_Goal:_ In the listing below, locate the line that contains "Keep writing the" and the line that contains "return np.array(points).reshape(-1, 2)". Restate word for word those two lines and every line between them, and nothing else.

_Records for the exercise:_

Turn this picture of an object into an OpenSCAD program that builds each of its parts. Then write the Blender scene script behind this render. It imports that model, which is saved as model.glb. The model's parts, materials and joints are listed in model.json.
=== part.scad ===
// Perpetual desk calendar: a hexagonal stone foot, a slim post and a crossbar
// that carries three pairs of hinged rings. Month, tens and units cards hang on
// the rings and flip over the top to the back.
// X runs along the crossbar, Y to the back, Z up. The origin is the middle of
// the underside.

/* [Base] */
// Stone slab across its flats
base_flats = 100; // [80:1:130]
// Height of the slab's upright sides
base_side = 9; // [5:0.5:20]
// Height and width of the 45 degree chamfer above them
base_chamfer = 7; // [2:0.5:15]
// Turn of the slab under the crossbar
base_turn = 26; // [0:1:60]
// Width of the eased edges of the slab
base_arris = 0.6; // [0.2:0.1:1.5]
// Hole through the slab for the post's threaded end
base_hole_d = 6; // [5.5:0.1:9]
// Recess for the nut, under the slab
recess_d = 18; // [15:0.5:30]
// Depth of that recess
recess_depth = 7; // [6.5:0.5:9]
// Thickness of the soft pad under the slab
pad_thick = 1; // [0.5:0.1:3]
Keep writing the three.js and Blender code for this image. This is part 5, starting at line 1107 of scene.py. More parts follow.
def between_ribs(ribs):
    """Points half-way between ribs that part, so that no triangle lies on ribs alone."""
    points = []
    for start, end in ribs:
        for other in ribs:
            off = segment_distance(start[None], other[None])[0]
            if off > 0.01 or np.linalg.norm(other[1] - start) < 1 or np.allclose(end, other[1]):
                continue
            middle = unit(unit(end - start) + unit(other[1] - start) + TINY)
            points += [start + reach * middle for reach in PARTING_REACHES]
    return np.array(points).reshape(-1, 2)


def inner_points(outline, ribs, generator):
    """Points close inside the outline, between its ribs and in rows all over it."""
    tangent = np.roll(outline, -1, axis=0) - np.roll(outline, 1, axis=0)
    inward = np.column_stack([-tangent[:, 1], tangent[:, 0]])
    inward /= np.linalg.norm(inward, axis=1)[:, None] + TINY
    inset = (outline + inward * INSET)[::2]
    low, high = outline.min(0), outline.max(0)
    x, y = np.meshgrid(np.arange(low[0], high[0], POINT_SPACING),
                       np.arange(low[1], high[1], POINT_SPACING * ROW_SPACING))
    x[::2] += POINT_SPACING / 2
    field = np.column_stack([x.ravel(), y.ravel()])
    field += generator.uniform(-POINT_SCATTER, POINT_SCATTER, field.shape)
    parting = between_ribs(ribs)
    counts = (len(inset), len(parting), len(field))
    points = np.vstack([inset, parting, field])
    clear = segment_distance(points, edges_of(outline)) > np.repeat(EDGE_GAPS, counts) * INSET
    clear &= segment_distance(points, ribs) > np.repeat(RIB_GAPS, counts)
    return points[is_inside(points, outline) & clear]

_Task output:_
Keep writing the three.js and Blender code for this image. This is part 5, starting at line 1107 of scene.py. More parts follow.
def between_ribs(ribs):
    """Points half-way between ribs that part, so that no triangle lies on ribs alone."""
    points = []
    for start, end in ribs:
        for other in ribs:
            off = segment_distance(start[None], other[None])[0]
            if off > 0.01 or np.linalg.norm(other[1] - start) < 1 or np.allclose(end, other[1]):
                continue
            middle = unit(unit(end - start) + unit(other[1] - start) + TINY)
            points += [start + reach * middle for reach in PARTING_REACHES]
    return np.array(points).reshape(-1, 2)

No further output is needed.